Their drive to save Tokes from eviction quickly spiralled into a full-scale anti-Ceausescu rally, as thousands of Romanians joined the ethnic Hungarians to march around the city chanting slogans denouncing communism and demanding democratic reforms.

“We did not rebel because we were particularly courageous,” recalled Timisoara doctor Zoltan Balaton. “The situation was such that we either accepted it, shamefully, and stayed slaves. Or we accepted the struggle.”

On the night of the 16th, that struggle turned violent. Ceausescu ordered the army and Securitate to crush the demonstrators, as they had to brutal effect on a few other, rare occasions of popular protest during his 24 years in power.

Tanks and soldiers sealed off Timisoara and it was subjected to martial law, while inside the city a tense stand-off between protesters and security forces was punctuated by spasms of intense violence, as the army and Securitate opened fire on the unarmed crowd.

Dozens of people were killed and hundreds injured, their blood spattering the main square. But the protesters refused to go away. Workers whom the authorities had hoped would beat the demonstrators ended up joining them, and the horror of bloodshed only steeled Timisoara’s defiance, and its determination to finally be rid of Ceausescu.

Timisoara’s spark ignited similar protests around Romania and, when they gripped the capital Bucharest on December 22nd, Ceausescu and his wife Elena fled. They were captured and executed on Christmas Day.
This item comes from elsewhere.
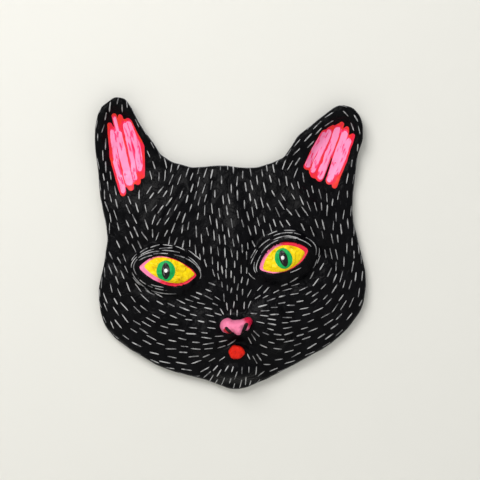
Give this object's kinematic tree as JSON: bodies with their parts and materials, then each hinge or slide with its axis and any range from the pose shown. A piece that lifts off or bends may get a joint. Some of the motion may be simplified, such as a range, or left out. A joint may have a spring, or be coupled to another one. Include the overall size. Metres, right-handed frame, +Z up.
{
  "type": "mexican folk art mask",
  "caption": "Hollow wall-hung cat mask of painted layered paper, with dished ears, modelled eyes, muzzle and nose, and a swinging wire ring at its back.",
  "frame": {"origin": "where the nail that carries the mask meets the wall plane, which is the plane of the mask's back edge", "axes": "+Z up, +Y into the wall, +X to the right of a viewer who faces the mask"},
  "size_m": [0.2506, 0.0402, 0.2705],
  "materials": {
    "black_paper": "satin black acrylic paint on layered paper",
    "hair_paint": "matte grey brush strokes",
    "bare_paper": "unpainted brown paper, pasted in layers",
    "ear_paint": "pink strokes over red on card",
    "eye_paint": "yellow gloss paint",
    "iris_paint": "green gloss paint",
    "pupil_paint": "black gloss paint",
    "spark_paint": "white paint dot",
    "rim_paint": "red and pink line round the eyes",
    "nose_paint": "pink paint over red",
    "tongue_paint": "red paint",
    "strap_cloth": "cotton tape",
    "ring_wire": "zinc-plated wire"
  },
  "bodies": {
    "mask": {"face_shell": "black_paper", "rim_band": "bare_paper", "ear_left": "black_paper", "ear_right": "black_paper", "ear_lining_left": "ear_paint", "ear_lining_right": "ear_paint", "brow_left": "black_paper", "brow_right": "black_paper", "nose_bridge": "black_paper", "eyeball_left": "eye_paint", "eyeball_right": "eye_paint", "upper_lid_left": "black_paper", "upper_lid_right": "black_paper", "lower_lid_left": "black_paper", "lower_lid_right": "black_paper", "muzzle_left": "black_paper", "muzzle_right": "black_paper", "nose": "nose_paint", "tongue": "tongue_paint", "chin": "black_paper", "ring_strap": "strap_cloth", "strap_patch": "bare_paper"},
    "ring": {"hanging_ring": "ring_wire"}
  },
  "joints": [
    {"name": "ring_swing", "type": "hinge", "parent": "mask", "child": "ring", "pos_m": [0, -0.00941, -0.00889], "axis": [1, 0, 0], "range_deg": [0, 165]}
  ]
}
“Without the people of Timisoara, the events of 20 years ago would not have been possible,” Tokes told a recent conference on the revolution. “There was no room for stepping back. We had to answer the challenge of that vile regime.”

The regime fell, but it was replaced by ex-communists whose ceaseless efforts to block inquiries into 1989 led many Romanians to believe that the people’s revolution that began in Timisoara was quickly turned into a murderous putsch.